Problem statement:
Write out all of the data without omission, exactly as shown.

Data:

# # # # # # #

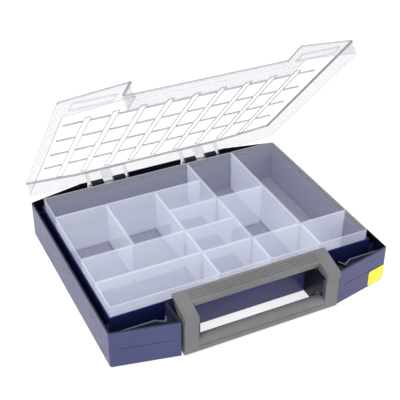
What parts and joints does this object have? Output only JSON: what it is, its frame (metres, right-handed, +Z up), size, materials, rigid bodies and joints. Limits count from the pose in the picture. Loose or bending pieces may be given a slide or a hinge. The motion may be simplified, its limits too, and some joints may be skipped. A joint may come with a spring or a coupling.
{
  "type": "parts organizer",
  "caption": "Flat carry case with a clear hinged lid, a front handle that latches it, and lift-out bins of several sizes on one module.",
  "frame": {"origin": "on the case's underside, below the middle of the bin field", "axes": "+Z up from the surface it lies on, -Y towards the handle, +X to the right seen from the handle side"},
  "size_m": [0.4183, 0.3836, 0.333],
  "materials": {
    "navy_shell": "satin",
    "clear_lid": "gloss",
    "grey_handle": "matte",
    "yellow_tag": "satin",
    "pin_steel": "satin",
    "milky_bin": "satin"
  },
  "bodies": {
    "case": {"case": "navy_shell", "corner_tag": "yellow_tag", "hinge_pin_left": "pin_steel", "hinge_pin_right": "pin_steel"},
    "lid": {"lid": "clear_lid"},
    "handle": {"handle": "grey_handle"},
    "bin_back_long": {"bin_back_long": "milky_bin"},
    "bin_left_square": {"bin_left_square": "milky_bin"},
    "bin_middle_square": {"bin_middle_square": "milky_bin"},
    "bin_middle_small_rear": {"bin_middle_small_rear": "milky_bin"},
    "bin_middle_small_centre": {"bin_middle_small_centre": "milky_bin"},
    "bin_left_wide_rear": {"bin_left_wide_rear": "milky_bin"},
    "bin_left_wide_front": {"bin_left_wide_front": "milky_bin"},
    "bin_middle_small_low": {"bin_middle_small_low": "milky_bin"},
    "bin_middle_small_front": {"bin_middle_small_front": "milky_bin"},
    "bin_right_small_front": {"bin_right_small_front": "milky_bin"},
    "bin_right_square_rear": {"bin_right_square_rear": "milky_bin"},
    "bin_right_square_front": {"bin_right_square_front": "milky_bin"},
    "bin_right_large": {"bin_right_large": "milky_bin"},
    "bin_corner_small": {"bin_corner_small": "milky_bin"}
  },
  "joints": [
    {"name": "lid_hinge", "type": "hinge", "parent": "case", "child": "lid", "pos_m": [0, 0.17, 0.0532], "axis": [-1, 0, 0], "range_deg": [-48, 51]},
    {"name": "handle_latch", "type": "hinge", "parent": "case", "child": "handle", "pos_m": [0, -0.171, 0.03], "axis": [1, 0, 0], "range_deg": [-11, 2.5]},
    {"name": "lift_back_long", "type": "slide", "parent": "case", "child": "bin_back_long", "axis": [0, 0, 1], "range_m": [0, 0.045]},
    {"name": "lift_left_square", "type": "slide", "parent": "case", "child": "bin_left_square", "axis": [0, 0, 1], "range_m": [0, 0.075]},
    {"name": "lift_middle_square", "type": "slide", "parent": "case", "child": "bin_middle_square", "axis": [0, 0, 1], "range_m": [0, 0.075]},
    {"name": "lift_middle_small_rear", "type": "slide", "parent": "case", "child": "bin_middle_small_rear", "axis": [0, 0, 1], "range_m": [0, 0.075]},
    {"name": "lift_middle_small_centre", "type": "slide", "parent": "case", "child": "bin_middle_small_centre", "axis": [0, 0, 1], "range_m": [0, 0.075]},
    {"name": "lift_left_wide_rear", "type": "slide", "parent": "case", "child": "bin_left_wide_rear", "axis": [0, 0, 1], "range_m": [0, 0.075]},
    {"name": "lift_left_wide_front", "type": "slide", "parent": "case", "child": "bin_left_wide_front", "axis": [0, 0, 1], "range_m": [0, 0.075]},
    {"name": "lift_middle_small_low", "type": "slide", "parent": "case", "child": "bin_middle_small_low", "axis": [0, 0, 1], "range_m": [0, 0.075]},
    {"name": "lift_middle_small_front", "type": "slide", "parent": "case", "child": "bin_middle_small_front", "axis": [0, 0, 1], "range_m": [0, 0.075]},
    {"name": "lift_right_small_front", "type": "slide", "parent": "case", "child": "bin_right_small_front", "axis": [0, 0, 1], "range_m": [0, 0.075]},
    {"name": "lift_right_square_rear", "type": "slide", "parent": "case", "child": "bin_right_square_rear", "axis": [0, 0, 1], "range_m": [0, 0.045]},
    {"name": "lift_right_square_front", "type": "slide", "parent": "case", "child": "bin_right_square_front", "axis": [0, 0, 1], "range_m": [0, 0.075]},
    {"name": "lift_right_large", "type": "slide", "parent": "case", "child": "bin_right_large", "axis": [0, 0, 1], "range_m": [0, 0.045]},
    {"name": "lift_corner_small", "type": "slide", "parent": "case", "child": "bin_corner_small", "axis": [0, 0, 1], "range_m": [0, 0.075]}
  ]
}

# # # # # # #

Task result:
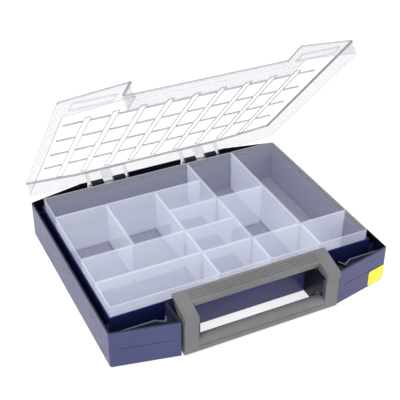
What parts and joints does this object have? Output only JSON: what it is, its frame (metres, right-handed, +Z up), size, materials, rigid bodies and joints. Limits count from the pose in the picture. Loose or bending pieces may be given a slide or a hinge. The motion may be simplified, its limits too, and some joints may be skipped. A joint may come with a spring or a coupling.
{
  "type": "parts organizer",
  "caption": "Flat carry case with a clear hinged lid, a front handle that latches it, and lift-out bins of several sizes on one module.",
  "frame": {"origin": "on the case's underside, below the middle of the bin field", "axes": "+Z up from the surface it lies on, -Y towards the handle, +X to the right seen from the handle side"},
  "size_m": [0.4183, 0.3836, 0.333],
  "materials": {
    "navy_shell": "satin",
    "clear_lid": "gloss",
    "grey_handle": "matte",
    "yellow_tag": "satin",
    "pin_steel": "satin",
    "milky_bin": "satin"
  },
  "bodies": {
    "case": {"case": "navy_shell", "corner_tag": "yellow_tag", "hinge_pin_left": "pin_steel", "hinge_pin_right": "pin_steel"},
    "lid": {"lid": "clear_lid"},
    "handle": {"handle": "grey_handle"},
    "bin_back_long": {"bin_back_long": "milky_bin"},
    "bin_left_square": {"bin_left_square": "milky_bin"},
    "bin_middle_square": {"bin_middle_square": "milky_bin"},
    "bin_middle_small_rear": {"bin_middle_small_rear": "milky_bin"},
    "bin_middle_small_centre": {"bin_middle_small_centre": "milky_bin"},
    "bin_left_wide_rear": {"bin_left_wide_rear": "milky_bin"},
    "bin_left_wide_front": {"bin_left_wide_front": "milky_bin"},
    "bin_middle_small_low": {"bin_middle_small_low": "milky_bin"},
    "bin_middle_small_front": {"bin_middle_small_front": "milky_bin"},
    "bin_right_small_front": {"bin_right_small_front": "milky_bin"},
    "bin_right_square_rear": {"bin_right_square_rear": "milky_bin"},
    "bin_right_square_front": {"bin_right_square_front": "milky_bin"},
    "bin_right_large": {"bin_right_large": "milky_bin"},
    "bin_corner_small": {"bin_corner_small": "milky_bin"}
  },
  "joints": [
    {"name": "lid_hinge", "type": "hinge", "parent": "case", "child": "lid", "pos_m": [0, 0.17, 0.0532], "axis": [-1, 0, 0], "range_deg": [-48, 51]},
    {"name": "handle_latch", "type": "hinge", "parent": "case", "child": "handle", "pos_m": [0, -0.171, 0.03], "axis": [1, 0, 0], "range_deg": [-11, 2.5]},
    {"name": "lift_back_long", "type": "slide", "parent": "case", "child": "bin_back_long", "axis": [0, 0, 1], "range_m": [0, 0.045]},
    {"name": "lift_left_square", "type": "slide", "parent": "case", "child": "bin_left_square", "axis": [0, 0, 1], "range_m": [0, 0.075]},
    {"name": "lift_middle_square", "type": "slide", "parent": "case", "child": "bin_middle_square", "axis": [0, 0, 1], "range_m": [0, 0.075]},
    {"name": "lift_middle_small_rear", "type": "slide", "parent": "case", "child": "bin_middle_small_rear", "axis": [0, 0, 1], "range_m": [0, 0.075]},
    {"name": "lift_middle_small_centre", "type": "slide", "parent": "case", "child": "bin_middle_small_centre", "axis": [0, 0, 1], "range_m": [0, 0.075]},
    {"name": "lift_left_wide_rear", "type": "slide", "parent": "case", "child": "bin_left_wide_rear", "axis": [0, 0, 1], "range_m": [0, 0.075]},
    {"name": "lift_left_wide_front", "type": "slide", "parent": "case", "child": "bin_left_wide_front", "axis": [0, 0, 1], "range_m": [0, 0.075]},
    {"name": "lift_middle_small_low", "type": "slide", "parent": "case", "child": "bin_middle_small_low", "axis": [0, 0, 1], "range_m": [0, 0.075]},
    {"name": "lift_middle_small_front", "type": "slide", "parent": "case", "child": "bin_middle_small_front", "axis": [0, 0, 1], "range_m": [0, 0.075]},
    {"name": "lift_right_small_front", "type": "slide", "parent": "case", "child": "bin_right_small_front", "axis": [0, 0, 1], "range_m": [0, 0.075]},
    {"name": "lift_right_square_rear", "type": "slide", "parent": "case", "child": "bin_right_square_rear", "axis": [0, 0, 1], "range_m": [0, 0.045]},
    {"name": "lift_right_square_front", "type": "slide", "parent": "case", "child": "bin_right_square_front", "axis": [0, 0, 1], "range_m": [0, 0.075]},
    {"name": "lift_right_large", "type": "slide", "parent": "case", "child": "bin_right_large", "axis": [0, 0, 1], "range_m": [0, 0.045]},
    {"name": "lift_corner_small", "type": "slide", "parent": "case", "child": "bin_corner_small", "axis": [0, 0, 1], "range_m": [0, 0.075]}
  ]
}